→ **DATA LINES**

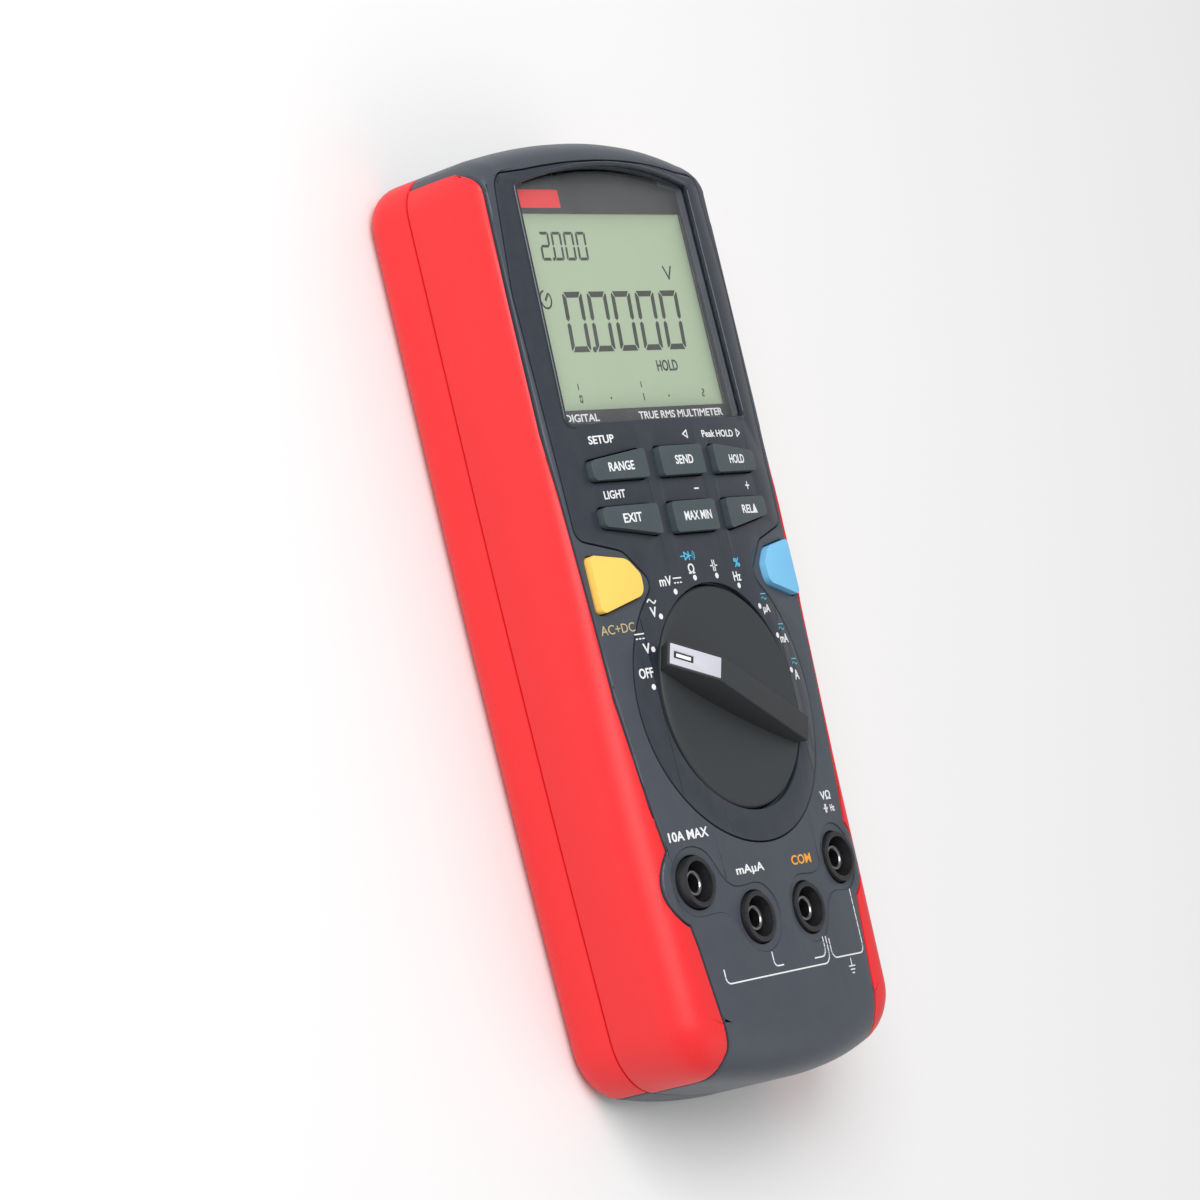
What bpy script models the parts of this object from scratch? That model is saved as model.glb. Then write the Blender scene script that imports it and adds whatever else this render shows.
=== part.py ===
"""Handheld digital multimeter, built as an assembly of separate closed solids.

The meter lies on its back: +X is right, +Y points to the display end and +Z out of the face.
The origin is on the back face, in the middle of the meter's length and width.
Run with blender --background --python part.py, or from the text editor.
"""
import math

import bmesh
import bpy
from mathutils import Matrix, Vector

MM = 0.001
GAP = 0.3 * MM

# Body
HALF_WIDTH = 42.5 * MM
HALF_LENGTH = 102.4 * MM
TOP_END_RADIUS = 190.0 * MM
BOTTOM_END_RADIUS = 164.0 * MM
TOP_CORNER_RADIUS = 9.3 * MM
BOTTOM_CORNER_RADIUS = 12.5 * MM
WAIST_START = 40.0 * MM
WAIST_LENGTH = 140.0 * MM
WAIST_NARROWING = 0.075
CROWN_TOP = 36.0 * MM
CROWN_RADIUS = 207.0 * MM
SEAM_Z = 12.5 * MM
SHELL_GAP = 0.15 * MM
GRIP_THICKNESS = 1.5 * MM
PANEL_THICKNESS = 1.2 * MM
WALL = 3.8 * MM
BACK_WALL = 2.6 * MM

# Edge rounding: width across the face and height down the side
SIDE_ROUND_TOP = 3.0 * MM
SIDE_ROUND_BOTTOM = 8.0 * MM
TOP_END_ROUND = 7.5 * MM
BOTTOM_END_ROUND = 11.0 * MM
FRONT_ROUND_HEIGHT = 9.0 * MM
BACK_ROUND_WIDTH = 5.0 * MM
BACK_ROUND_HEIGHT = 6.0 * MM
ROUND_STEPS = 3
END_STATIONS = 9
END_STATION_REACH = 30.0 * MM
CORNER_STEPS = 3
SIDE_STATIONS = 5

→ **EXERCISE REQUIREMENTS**
Check every line for "from" and show the ones that have it.

→ **THE COMPLETED TASK**
What bpy script models the parts of this object from scratch? That model is saved as model.glb. Then write the Blender scene script that imports it and adds whatever else this render shows.
Run with blender --background --python part.py, or from the text editor.
from mathutils import Matrix, Vector